4) Which is your favourite genre?

I love graphic novels (the medium, more than genre). My favourites in this genre are Blankets by Craig Thompson, Scalped by Jason Aaron, Asterios Polyp by David Mazzucchelli, and the works of Yoshihiro Tatsumi, Marc Antoine Mathieu and Milo Manara.

5) How do you take out time for reading amid your busy schedule?

I can’t. Most of my reading was done years ago. Mostly, these days, I return to what I’m already familiar with in bits and pieces, for solace.

6) How many books do you read in a month?

In the past few years, near zero. Perhaps one book every three-six months, since I’ve been writing nonstop.

7) What have you been writing?

My writing output in the past decade has been: A collection of 49 short stories titled Forgetting; two children’s books; stories for about a dozen anthologies; my newly published novel Oonga; over 50 poems published variously; eight short films (that I directed as well); and about ten feature film scripts (three of which I managed to make, the rest of which I continue to hustle to find backing for).

7) From where do you get book recommendations?

Serendipity.

8) eBook or physical book? Why?

Never read an eBook in my life. There’s so much reading one needs to do online on screens, so when I do get to reading a book, I refuse to read it off a screen.

9) What’s on your ‘currently reading’ shelf?

There is: Disinformation’s You are being lied to, The RTI Story by Aruna Roy and The Women in Cages by Vilas Sarang’s.

10) Any special bookish memory you would like to share?

There are so many bookish memories! For starters, there is...

a. The Calcutta book fair when I was a child, it was during 1980s-90s. The standing in line for hours to get into a stall, as if it were a temple of some sort.

b. The thudding heart when digging through heaps of second hand books.

c. The not-eating-lunch for years and saving those five rupees to buy second hand books.

d. The endless miles trudged by foot with a tearing bag full of newly acquired second hand books, to save the 1 rupee 50 paise on bus fare, so I could buy another raggedy old book with it some day.

11) Book adaptations you have watched and loved. Why?

Some of those done by Stanley Kubrick.

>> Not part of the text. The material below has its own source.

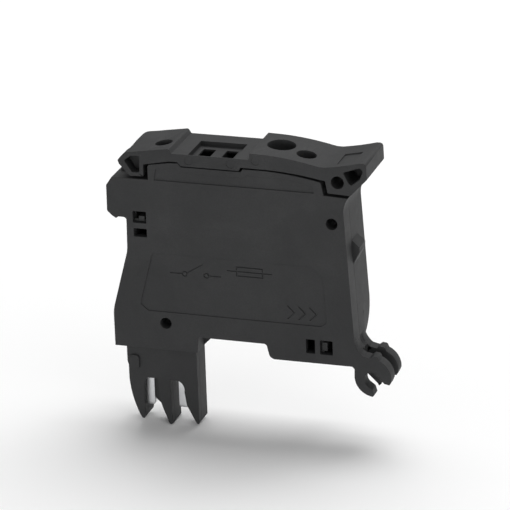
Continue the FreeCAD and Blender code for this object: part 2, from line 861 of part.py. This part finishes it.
cap_starts = {
    "left": ("dims.fuse_start", "dims.fuse_start + dims.cap_end"),
    "right": ("dims.fuse_start + dims.fuse_length - dims.cap_length",
              "dims.fuse_start + dims.fuse_length - dims.cap_length"),
}
cement_starts = {
    "left": "dims.fuse_start + dims.cement_inset",
    "right": "dims.fuse_start + dims.fuse_length - dims.cement_inset - dims.cement_length",
}
solder_starts = {
    "left": "dims.fuse_start + dims.cap_end",
    "right": "dims.fuse_start + dims.fuse_length - dims.cap_end - dims.solder_depth",
}
fuse_ends = []
for side in ("left", "right"):
    outer_start, inner_start = cap_starts[side]
    fuse_ends.append(cut("fuse_cap_" + side,
                         along("cap_outer_" + side, "dims.cap_radius", "dims.cap_length", outer_start),
                         along("cap_inner_" + side, "dims.cap_bore", "dims.cap_length - dims.cap_end",
                               inner_start)))
    fuse_ends.append(cut("fuse_cement_" + side,
                         along("cement_outer_" + side, "dims.cap_bore", "dims.cement_length",
                               cement_starts[side]),
                         along("cement_inner_" + side, "dims.glass_radius", "dims.cement_length",
                               cement_starts[side])))
    fuse_ends.append(along("fuse_solder_" + side, "dims.solder_radius", "dims.solder_depth",
                           solder_starts[side]))
wire = along("fuse_wire", "dims.wire_radius",
             "dims.fuse_length - 2 * dims.cap_end - 2 * dims.solder_depth",
             "dims.fuse_start + dims.cap_end + dims.solder_depth")
doc.recompute()

# ---------------------------------------------------------------- checks and export

SUB_PARTS = [cover, housing, lever, blade_left, blade_right, clip_left, clip_right, rivets,
             glass, wire] + fuse_ends
for item in doc.Objects:
    if "Invalid" in item.State or "Error" in item.State:
        raise RuntimeError("bad state: " + item.Name)
for item in SUB_PARTS:
    item.Label = item.Name
    if item.Shape.isNull() or not item.Shape.isValid():
        raise RuntimeError("bad shape: " + item.Name)
    item.Shape.exportStep("parts/%s.step" % item.Label)
    print("%-22s solids %d volume %.2f" % (item.Label, len(item.Shape.Solids), item.Shape.Volume))
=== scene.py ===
import json
import math

import bmesh
import bpy
from mathutils import Matrix, Vector


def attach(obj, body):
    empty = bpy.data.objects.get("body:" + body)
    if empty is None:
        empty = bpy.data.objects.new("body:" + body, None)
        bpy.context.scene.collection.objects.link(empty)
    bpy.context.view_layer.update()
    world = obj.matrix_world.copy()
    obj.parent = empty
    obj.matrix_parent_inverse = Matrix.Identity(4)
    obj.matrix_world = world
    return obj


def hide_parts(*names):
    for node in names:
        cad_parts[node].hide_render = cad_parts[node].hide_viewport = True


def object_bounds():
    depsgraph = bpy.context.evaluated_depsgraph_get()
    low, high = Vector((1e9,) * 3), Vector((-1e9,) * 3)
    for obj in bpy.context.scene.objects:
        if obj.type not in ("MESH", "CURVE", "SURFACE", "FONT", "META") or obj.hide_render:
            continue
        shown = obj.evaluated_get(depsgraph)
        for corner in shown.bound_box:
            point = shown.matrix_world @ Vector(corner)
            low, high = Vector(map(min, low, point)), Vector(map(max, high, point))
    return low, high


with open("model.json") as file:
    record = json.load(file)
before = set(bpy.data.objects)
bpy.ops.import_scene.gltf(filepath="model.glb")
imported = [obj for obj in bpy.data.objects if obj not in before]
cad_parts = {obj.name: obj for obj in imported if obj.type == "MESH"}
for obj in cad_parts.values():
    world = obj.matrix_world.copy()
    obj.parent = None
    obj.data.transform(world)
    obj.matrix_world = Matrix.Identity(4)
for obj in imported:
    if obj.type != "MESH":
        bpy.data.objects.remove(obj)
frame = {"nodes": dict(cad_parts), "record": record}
CAD_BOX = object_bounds()
NODES = frame["nodes"]
MM = 0.001


# ---------------------------------------------------------------- node helpers

class Shader:
    """A material's node tree with short ways to add and link nodes."""

    def __init__(self, name):
        self.material = bpy.data.materials.new(name)
        self.material.use_nodes = True
        self.tree = self.material.node_tree
        self.surface = self.tree.nodes["Principled BSDF"]

    def add(self, kind, inputs=None, **settings):
        """New node with its settings and inputs; an input is a number, a colour or another socket."""
        node = self.tree.nodes.new("ShaderNode" + kind)
        for key, value in settings.items():
            setattr(node, key, value)
        for key, value in (inputs or {}).items():
            self.set(node.inputs[key], value)
        return node

    def set(self, socket, value):
        """Give a socket a value, or link another socket to it."""
        if isinstance(value, bpy.types.NodeSocket):
            self.tree.links.new(value, socket)
        else:
            socket.default_value = value

    def base(self, **inputs):
        """Set inputs of the Principled surface; an underscore stands for a space."""
        for key, value in inputs.items():
            self.set(self.surface.inputs[key.replace("_", " ")], value)

    def position(self):
        """Object coordinates, in metres."""
        return self.add("TexCoord").outputs["Object"]

    def noise(self, scale, detail=4.0, roughness=0.55, vector=None, distortion=0.0):
        """Noise factor at a scale in cycles per metre."""
        node = self.add("TexNoise", {"Vector": vector or self.position(), "Scale": scale,
                                     "Detail": detail, "Roughness": roughness,
                                     "Distortion": distortion})
        return node.outputs["Fac"]

    def ramp(self, factor, stops):
        """Colour ramp through (position, colour) stops."""
        node = self.add("ValToRGB", {"Fac": factor})
        ramp = node.color_ramp
        while len(ramp.elements) < len(stops):
            ramp.elements.new(0.5)
        for element, (place, colour) in zip(ramp.elements, stops):
            element.position = place
            element.color = (*colour, 1.0)
        return node.outputs["Color"]

    def spread(self, factor, low, high):
        """Map a 0 to 1 factor onto low to high."""
        node = self.add("MapRange", {"Value": factor, "To Min": low, "To Max": high})
        return node.outputs["Result"]

    def bump(self, height, distance, strength=1.0, normal=None):
        """Bump normal from a height factor; the distance is in metres."""
        inputs = {"Height": height, "Distance": distance, "Strength": strength}
        if normal is not None:
            inputs["Normal"] = normal
        return self.add("Bump", inputs).outputs["Normal"]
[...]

Some of his films are adaptation miracles. His films show us how not to treat a book as sacrosanct, and build a new beast from just the thematic, philosophical core of the material at hand.

12) A book you want to see being made into a film.

If I can help it, none. Let books be books. Make films of stories hitherto untold.

13) Classic (one or more) you haven’t read but claimed to have read?

I would say Shakespeare. Except for the three-four in our school curriculum, I’ve read none of his writings. But, whenever someone speaks in awe of Shakespeare’s oeuvre I quietly nod my head in smiling agreement, trying to not let on that I am mostly uneducated in his work.

14) Any vintage or first editions on your book shelf?

I had hundreds. Calcutta was a city of the vintage. I would trawl the back alleys and raddiwala shops for vintage editions (especially those raddi shops around the consulates, where expats on their way back to their countries would dispose of their collections by weight). I had box loads of rare books I had acquired for next to nothing, and had nursed back to health. When I finally divorced Calcutta in January 2019, I sold/gave away every last one.

15) Have you ever saved money to buy a book?

All the books I owned (very rough count = 8,000 plus, before I passed on 90% of them) were bought with money I saved rupee by rupee by not eating lunch for years, not taking buses and trams and walking instead, not watching movies, not drinking Limca, mending tears in my shirts over and over so I wouldn’t have to buy new ones, wearing the same one pair of shoes for seven years straight, using the same backpack for 18 years straight… I could go on and on. Books were an addiction. I have cured myself of this addiction somewhat only over the last five-six years.

16) If asked to choose three books from your bookshelf which would those be? Why?

a. City of Glass graphic novel

b. Conversations by Walter Murch and Michael Ondaatje.

c. Reasons for Belonging, which is an anthology of Indian poetry... for the obvious reason, I keep

going back to these again and again and again.

17) Books you would recommend to our readers? Why?

a. The Art of Looking Sideways by Alan Fletcher, because it’s a starter of all kinds of fires

within.

b. The Conductor by Laetitia Devernay’s, because it’s a wordless wonder.

c. Any short stories by Alice Munro, Nadine Gordimer, Raymond Carver, because they make us think deeply about our humanity.